Notice that current '4G' technologies are usually called '4G LTE' in advertisements, to try to get around the established non-marketing definition.
Corruption is convincing someone that the selfless ideal is the same as their selfish ideal.
The second article notes that the 5G tests are being conducted on the 28GHz Ka microwave band. They also note that they're using a 64 element antenna array.
While those upper microwave bands are great in that you can get very wide channels (possibly hundreds of megahertz wide), their downfall is that they are incredibly line of sight restricted. This is compounded by significant atmospheric absorption. That's why many broadcasters on the band tend to use highly directional antennas. For omnidirectional use, you're going to have to deploy a lot of picocells.
Also for their tests, are they using the large number of antennas for MIMO beamforming (additive RF amplification), MIMO spacial multiplexing (parallel RF feeds slightly out of phase of each other) or old fashioned directional transmission (or a combi of all three?). How much additional cost is that? Even with fractal antennas on short wavelengths, how many of them can you fit in a handset?
Must we really publish brain farts from a fanboi on slashdot's front page? This "news item" is completely substance free. No description of technology, no links, no science, no official announcement from someone you might believe. It uses terms that don't exist - there is no 5G - or at least the mob responsible for naming GSM, 3G, 4G, LTE, LTE Advanced doesn't have one yet. And there is nothing particularly special about 1Gbps download speed. LTE Advanced already does that if is has around 67MHz of bandwidth available, and you are the only one using the cell.
So let me see, what is there that could justify its position on the front page? Oh I see now - a baseless jibe at a Apple. That's OK then.
From TFS: "capable of getting speeds up to 1gbps"
That's 0.125 GBps so 8 seconds for a GB. You need at least 80 seconds to hit your 10GB cap which is more than one minute. This sounds much fairer now.
Everything I write is lies, read between the lines.
Then perhaps you should stop reading slashdot, and instead go to amazon.com and newegg.com?
It's funny you should say that, since the entire point of LTE is that it is a Long-Term Evolution platform.
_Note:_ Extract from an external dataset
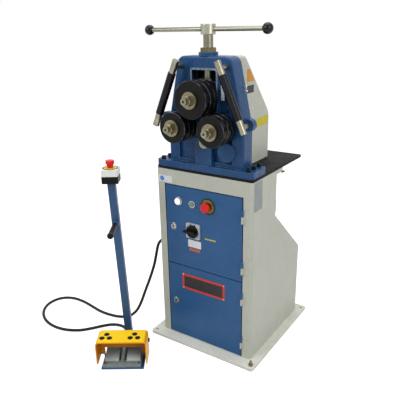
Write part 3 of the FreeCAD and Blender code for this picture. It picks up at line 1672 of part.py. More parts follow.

It isn't that the "standard was set too high" - it's more that the standard was designed to support high speeds so the wheel would not have to be re-invented as technology progressed.
You can either create a new set of supporting standards and technologies every few years, or you can develop a set of standards that scales up as hardware allows better speeds. So it's only if one entirely misunderstands the purpose of LTE, that the standard would appear to be set too high. The gradual progression that Samsung demonstrates in the article is what LTE-Advanced was all about and is still firmly in 4G territory. 5G is just horrible marketing.